Daniel Berlin <[EMAIL PROTECTED]> writes:

| On Sat, 2005-07-16 at 19:35 +0100, Nathan Sidwell wrote:
| > Daniel Berlin wrote:
| > >>> object volatile).
| > >>
| > >>
| > >> I don't understand your point. given
| > >>     void Foo (char const * a) { *(char *)a = 5; }
| > >> the compiler generates code to store 5 through the pointer 'a'.  It
| > >> doesn't turn
| > >> this into a call to 'abort', because it thinks you're writing to const
| > >> storage.
| > > 
| > > 
| > > Is this *always* the cast, or just in the example above?
| > 
| > I thought we were discussing the case where there is no static information 
about
| > what the pointer actually points to. I.e. the case of an incoming pointer
| > parameter of a function that is not being inlined (or equivalent).
| 
| If so, i  have no problem, but then you end up with people claiming we
| shouldn't know info we actually do, etc.

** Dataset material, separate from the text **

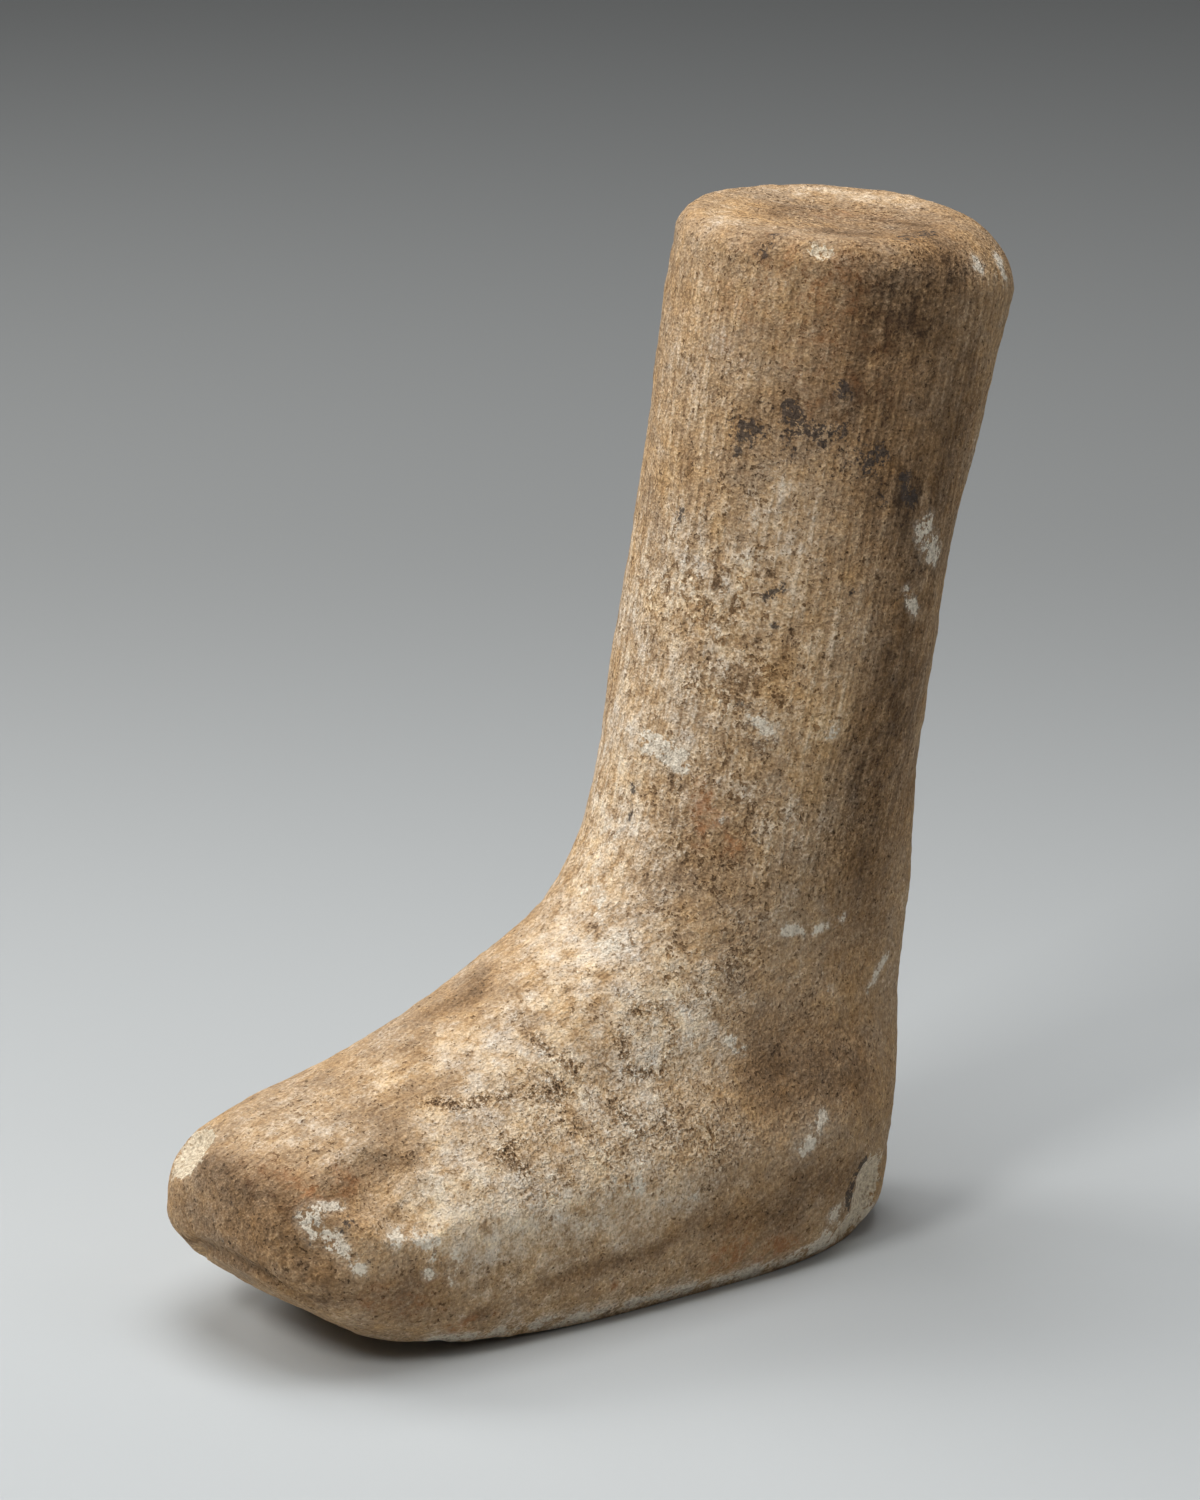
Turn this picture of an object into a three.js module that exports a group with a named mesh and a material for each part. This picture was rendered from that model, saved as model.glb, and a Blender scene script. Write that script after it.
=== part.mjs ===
// A votive lower leg with its foot, carved from one block of limestone.
// Millimetres, +Z up, toes toward -Y, origin on the ground under the middle of the whole leg.
// The skin is a stack of closed outlines, one at each height, so every form is a curve over height.

import * as THREE from 'three';

// Overall size
const HEIGHT = 265; // the shaft's top, at its middle
const COLUMNS = 64; // facets round each outline

// Front, back, half width and widest place of the outline, as [height, value] along the leg
const FRONT = [
  [0, -96.5], [8, -106], [18, -115.5], [30, -122], [41, -120.5], [47, -118.5], [52, -110], [62, -78], [76, -42],
  [92, -11], [112, 3], [150, 13], [200, 22], [265, 32],
];
const BACK = [[0, 77], [8, 82], [30, 83], [60, 88], [95, 92.5], [130, 93], [170, 97], [210, 109], [265, 127]];
const HALF_WIDTH = [
  [0, 38], [10, 44], [36, 47], [48, 43.5], [62, 37], [88, 34], [115, 35.5], [160, 40.5], [265, 42],
];
const WIDEST = [[0, 14], [60, 22], [110, 38], [170, 54], [265, 78]];

// Squareness of the outline: 2 is an ellipse, more is boxier. The +X side is cut away above the toes
const SQUARE_FAR = [[0, 4.5], [40, 4.2], [55, 3.2], [70, 2.6], [110, 2.2], [265, 2]];
const SQUARE_NEAR = [[0, 4.5], [36, 4.3], [44, 3.4], [52, 2.4], [62, 2.1], [88, 2], [265, 2]];
const SQUARE_HEEL = [[0, 2.1], [80, 2.2], [265, 2]];

// Sole: flat behind SOLE_START, then curving up to the toe
const SOLE_START = -20;
const SOLE_RUN = 80;
const SOLE_RISE = 7;
const SOLE_FADE = 30;
const SOLE_MIDDLE = 10;

// Line cut round the toe above the sole, deepest in front and ending at both corners
const GROOVE_HEIGHT = 26.5;
const GROOVE_DROP = 6;
const GROOVE_SPAN = 22;
const GROOVE_MIDDLE = 4;
const GROOVE_DEPTH = 2.4;
const GROOVE_WIDTH = 3;
const GROOVE_BACK = -104;
const GROOVE_FADE = 8;

// Rounding of the top's edge, broader toward the calf, and the slope and dish of the top
const RIM_START = 225;
const RIM_RADIUS = 6;
const RIM_EXTRA = 12;
const RIM_TURN = 0.5;
const TOP_SLOPE_X = -0.03;
const TOP_SLOPE_Y = -0.04;
const TOP_DISH = 1.2;
const TOP_MIDDLE_Y = 78;

// Broken corners: a point on each break and the way it faces
const BREAK_REACH = 36;
const BREAKS = [
  { at: [-35, -108, 44], facing: [-0.62, -0.52, 0.59] },
  { at: [35, -110, 33], facing: [0.62, -0.72, 0.3] },
  { at: [40, 54, 8], facing: [0.72, 0.62, -0.3] },
];

// Chips: a place on the skin, the way it faces, the radius of the hollow and its depth
const CHIPS = [
  { at: [-20, -116, 46], facing: [-0.45, -0.6, 0.65], radius: 21, depth: 2.8 },
  { at: [30, -95, 47], facing: [0.5, -0.3, 0.81], radius: 30, depth: 2.4 },
  { at: [37, -90, 42], facing: [0.7, -0.2, 0.68], radius: 26, depth: 1.2 },
  { at: [36.5, 56, 12], facing: [0.88, 0.47, 0], radius: 22, depth: 2.4 },
  { at: [23, 75, 22], facing: [0.6, 0.8, 0], radius: 20, depth: 1.5 },
  { at: [37, 50, 6], facing: [0.75, 0.5, -0.45], radius: 26, depth: 2 },
  { at: [-32, 66, 16], facing: [-0.7, 0.6, -0.2], radius: 22, depth: 1.5 },
  { at: [-43, -60, 12], facing: [-0.9, 0, -0.3], radius: 14, depth: 1.2 },
];

// Heights of the rows of facets, closest where the form turns fastest
const ROWS = [
  ...span(0, 3, 2), ...span(3, 24, 6), ...span(24, 36, 5), ...span(36, 60, 7),
  ...span(60, 96, 7), ...span(96, RIM_START, 11),
];
const RIM_WALL_ROWS = 4;
const RIM_ROUND_ROWS = 5;
const CAP_RINGS = [0.66, 0.33];
const TURN_STEPS = 720; // fine steps that measure an outline's length

// Even heights, as many as count, from start up to but not including end
function span(start, end, count) {
  return Array.from({ length: count }, (_, i) => start + ((end - start) * i) / count);
}

// A curve through the keys with no overshoot: cubic pieces whose slopes are harmonic means
function along(keys, height) {
  const last = keys.length - 1;
  const h = Math.min(Math.max(height, keys[0][0]), keys[last][0]);
  let i = 0;
  while (i < last - 1 && h > keys[i + 1][0]) i += 1;
  const rise = (k) => (keys[k + 1][1] - keys[k][1]) / (keys[k + 1][0] - keys[k][0]);
  const slope = (k) => {
    if (k === 0) return rise(0);
    if (k === last) return rise(last - 1);
    const before = rise(k - 1);
    const after = rise(k);
    if (before * after <= 0) return 0;
    const runBefore = keys[k][0] - keys[k - 1][0];
    const runAfter = keys[k + 1][0] - keys[k][0];
    const weightBefore = 2 * runAfter + runBefore;
    const weightAfter = runAfter + 2 * runBefore;
    return (weightBefore + weightAfter) / (weightBefore / before + weightAfter / after);
  };
  const run = keys[i + 1][0] - keys[i][0];
  const t = (h - keys[i][0]) / run;
  const eased = t * t * (3 - 2 * t);
  const bend = t * (1 - t) * run;
  return (
    keys[i][1] * (1 - eased) + keys[i + 1][1] * eased
    + bend * ((1 - t) * slope(i) - t * slope(i + 1))
  );
}

// The outline at one height: turn 0 is at the back, a quarter turn is the +X side
function outline(height, turn) {
  const sin = Math.sin(turn);
  const cos = Math.cos(turn);
  const middle = along(WIDEST, height);
  const toe = sin > 0 ? SQUARE_NEAR : SQUARE_FAR;
  const power = along(cos < 0 ? toe : SQUARE_HEEL, height);
  const reach = cos < 0 ? middle - along(FRONT, height) : along(BACK, height) - middle;
  const size = (Math.abs(sin) ** power + Math.abs(cos) ** power) ** (-1 / power);
  return [along(HALF_WIDTH, height) * sin * size, middle + reach * cos * size];
}

// The turns that share the outline at one height into equal lengths
function evenTurns(height) {
  const steps = TURN_STEPS;
  const lengths = [0];
  let before = outline(height, 0);
  for (let i = 1; i <= steps; i += 1) {
    const here = outline(height, (2 * Math.PI * i) / steps);
    lengths.push(lengths[i - 1] + Math.hypot(here[0] - before[0], here[1] - before[1]));
    before = here;
  }
  let i = 0;
  return Array.from({ length: COLUMNS }, (_, column) => {
    const goal = (lengths[steps] * column) / COLUMNS;
    while (lengths[i + 1] <= goal) i += 1;
    const part = (goal - lengths[i]) / (lengths[i + 1] - lengths[i]);
    return (2 * Math.PI * (i + part)) / steps;
  });
}

// How far the sole stands off the ground at one place along the foot
function soleRise(y) {
  return SOLE_RISE * (Math.max(SOLE_START - y, 0) / SOLE_RUN) ** 2;
}

// Lifts the lowest part of the foot to the curve of its sole
function liftSole([x, y, z]) {
  return [x, y, z + soleRise(y) * Math.max(1 - z / SOLE_FADE, 0) ** 2];
}

// Sinks the line above the toe's sole
function cutGroove([x, y, z]) {
  const level = GROOVE_HEIGHT - GROOVE_DROP * ((x - GROOVE_MIDDLE) / GROOVE_SPAN) ** 4;
  const across = Math.max(1 - ((z - level) / GROOVE_WIDTH) ** 2, 0);
  const inFront = Math.min(Math.max((GROOVE_BACK - y) / GROOVE_FADE, 0), 1);
  return [x, y + GROOVE_DEPTH * across * inFront, z];
}

// Takes off what stands outside each break
function breakCorners(point) {
  const p = new THREE.Vector3(...point);
  for (const { at, facing } of BREAKS) {
    const out = new THREE.Vector3(...facing).normalize();
    const fromBreak = p.clone().sub(new THREE.Vector3(...at));
    if (fromBreak.length() > BREAK_REACH) continue;
    p.addScaledVector(out, -Math.max(fromBreak.dot(out), 0));
  }
  return [p.x, p.y, p.z];
}

// Hollows out each chip as part of a ball: a point inside the ball moves out onto its surface
function chip(point) {
  const p = new THREE.Vector3(...point);
  for (const { at, facing, radius, depth } of CHIPS) {
    const middle = new THREE.Vector3(...facing).setLength(radius - depth).add(new THREE.Vector3(...at));
    const away = p.clone().sub(middle);
    if (away.length() < radius) p.copy(middle).add(away.setLength(radius));
  }
  return [p.x, p.y, p.z];
}

function finished(point) {
  return chip(breakCorners(cutGroove(liftSole(point))));
}

// Radius of the top's rounded edge, from its least at the shin to its most near the calf
function rimRadius(turn) {
  const share = (1 + Math.cos(turn - RIM_TURN)) / 2;
  return RIM_RADIUS + RIM_EXTRA * share ** 2;
}

// The sloping plane of the top, before it is dished
function topHeight(x, y) {
  return HEIGHT + TOP_SLOPE_X * x + TOP_SLOPE_Y * (y - TOP_MIDDLE_Y);
}

// The wall of the leg, from the sole's edge up to where the rounding of the top begins
function wallRings() {
  const rings = ROWS.map((height) => (
    evenTurns(height).map((turn) => finished([...outline(height, turn), height]))
  ));
  const turns = evenTurns(HEIGHT);
  for (let row = 0; row <= RIM_WALL_ROWS; row += 1) {
    rings.push(turns.map((turn) => {
      const top = topHeight(...outline(HEIGHT, turn)) - rimRadius(turn);
      const height = RIM_START + ((top - RIM_START) * row) / RIM_WALL_ROWS;
      return [...outline(height, turn), height];
    }));
  }
  return rings;
}

// Quarter-round edge of the top, then the sloping, slightly dished face inside it
function topRings(wall) {
  const turns = evenTurns(HEIGHT);
  const toMiddle = ([x, y], inward) => {
    const share = 1 - inward / Math.hypot(x, y - TOP_MIDDLE_Y);
    return [x * share, TOP_MIDDLE_Y + (y - TOP_MIDDLE_Y) * share];
  };
  const rings = [];
  for (let row = 1; row <= RIM_ROUND_ROWS; row += 1) {
    const angle = (Math.PI / 2) * (row / RIM_ROUND_ROWS);
    rings.push(wall.map(([x, y, z], column) => {
      const radius = rimRadius(turns[column]);
      return [...toMiddle([x, y], radius * (1 - Math.cos(angle))), z + radius * Math.sin(angle)];
    }));
  }
  const edge = rings[rings.length - 1];
  for (const share of CAP_RINGS) {
    rings.push(edge.map(([x, y, z]) => {
      const flatX = x * share;
      const flatY = TOP_MIDDLE_Y + (y - TOP_MIDDLE_Y) * share;
      const edgeGap = (z - topHeight(x, y)) * share;
      return [flatX, flatY, topHeight(flatX, flatY) + edgeGap - TOP_DISH * (1 - share ** 2)];
    }));
  }
  return rings;
}

// The underside, from its middle out to the sole's edge
function soleRings(edge) {
  return [...CAP_RINGS].reverse().map((share) => edge.map(([x, y]) => {
    const inY = SOLE_MIDDLE + (y - SOLE_MIDDLE) * share;
    return [x * share, inY, soleRise(inY)];
  }));
}

// Joins the rings into one closed skin with a point at each end
function closedSkin(first, rings, last) {
  const points = [first, ...rings.flat(), last];
  const faces = [];
  const index = (ring, column) => 1 + ring * COLUMNS + (column % COLUMNS);
  for (let column = 0; column < COLUMNS; column += 1) {
    faces.push(0, index(0, column), index(0, column + 1));
    for (let ring = 0; ring < rings.length - 1; ring += 1) {
      const low = [index(ring, column), index(ring, column + 1)];
      const high = [index(ring + 1, column), index(ring + 1, column + 1)];
      faces.push(low[0], high[1], low[1]);
      faces.push(low[0], high[0], high[1]);
    }
    faces.push(points.length - 1, index(rings.length - 1, column + 1), index(rings.length - 1, column));
  }
  const geometry = new THREE.BufferGeometry();
  geometry.setAttribute('position', new THREE.Float32BufferAttribute(points.flat(), 3));
  geometry.setIndex(faces);
  geometry.computeVertexNormals();
  return geometry;
}

function stoneLeg() {
  const wall = wallRings();
  const top = topRings(wall[wall.length - 1]);
  const sole = soleRings(wall[0]);
  const topMiddle = [0, TOP_MIDDLE_Y, topHeight(0, TOP_MIDDLE_Y) - TOP_DISH];
  const geometry = closedSkin([0, SOLE_MIDDLE, 0], [...sole, ...wall, ...top], topMiddle);
  const limestone = new THREE.MeshStandardMaterial({ color: 0xa88d69, roughness: 0.92, metalness: 0 });
  const mesh = new THREE.Mesh(geometry, limestone);
  mesh.name = 'stone_leg';
  return mesh;
}

const group = new THREE.Group();
group.add(stoneLeg());

export default group;
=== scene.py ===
"""A votive lower leg with its foot, carved from one block of weathered limestone.

The stone is one closed skin: a stack of outlines worked out over the height of the leg, then carved with a
sole line, chipped and broken at its corners, and worn with hollows, pits and the marks of tools. Where the
skin is stained, crusted or freshly broken, and where shade is painted on it, is kept as numbers on its
points, which the limestone's material reads.
"""

import bpy
import numpy as np
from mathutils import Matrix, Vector


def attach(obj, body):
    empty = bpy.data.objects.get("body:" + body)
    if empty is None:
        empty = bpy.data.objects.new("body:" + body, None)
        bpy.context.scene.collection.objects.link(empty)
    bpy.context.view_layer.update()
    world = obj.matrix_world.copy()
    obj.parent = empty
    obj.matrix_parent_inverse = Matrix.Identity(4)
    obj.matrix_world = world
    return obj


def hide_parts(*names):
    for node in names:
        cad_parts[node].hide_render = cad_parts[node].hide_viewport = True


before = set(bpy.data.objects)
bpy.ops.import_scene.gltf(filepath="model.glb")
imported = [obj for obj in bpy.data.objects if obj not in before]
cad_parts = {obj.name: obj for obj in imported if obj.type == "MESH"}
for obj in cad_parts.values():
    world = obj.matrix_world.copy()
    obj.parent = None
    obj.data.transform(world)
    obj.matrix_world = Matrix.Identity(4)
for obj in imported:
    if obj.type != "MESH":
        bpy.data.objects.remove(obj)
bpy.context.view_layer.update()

# Units: the leg is worked out in millimetres, and its mesh is in metres
MM = 0.001

# Form of the leg, as [height, value] keys
HEIGHT = 265
FRONT = [
    [0, -96.5], [8, -106], [18, -115.5], [30, -122], [41, -120.5], [47, -118.5], [52, -110],
    [62, -78], [76, -42], [92, -11], [112, 3], [150, 13], [200, 22], [265, 32],
]
BACK = [[0, 77], [8, 82], [30, 83], [60, 88], [95, 92.5], [130, 93], [170, 97], [210, 109], [265, 127]]
HALF_WIDTH = [
    [0, 38], [10, 44], [36, 47], [48, 43.5], [62, 37], [88, 34], [115, 35.5], [160, 40.5], [265, 42],
]
WIDEST = [[0, 14], [60, 22], [110, 38], [170, 54], [265, 78]]

# Squareness of the outline: 2 is an ellipse, more is boxier. The +X side is cut away above the toes
SQUARE_FAR = [[0, 4.5], [40, 4.2], [55, 3.2], [70, 2.6], [110, 2.2], [265, 2]]
SQUARE_NEAR = [[0, 4.5], [36, 4.3], [44, 3.4], [52, 2.4], [62, 2.1], [88, 2], [265, 2]]
SQUARE_HEEL = [[0, 2.1], [80, 2.2], [265, 2]]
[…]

I find that fuzzy formulation of the issue rather quite disturbing.
Nobody is claiming you should not know what you know.  What people
claim is under which circumstances you can apply transformations based
on the information you know, i.e. when those transformations are valid.

You don't make people happier by transmutating their programs into
faster executable with (what they think) wrong semantics where there is no
way you can clearly and unambiguously justify those transformations.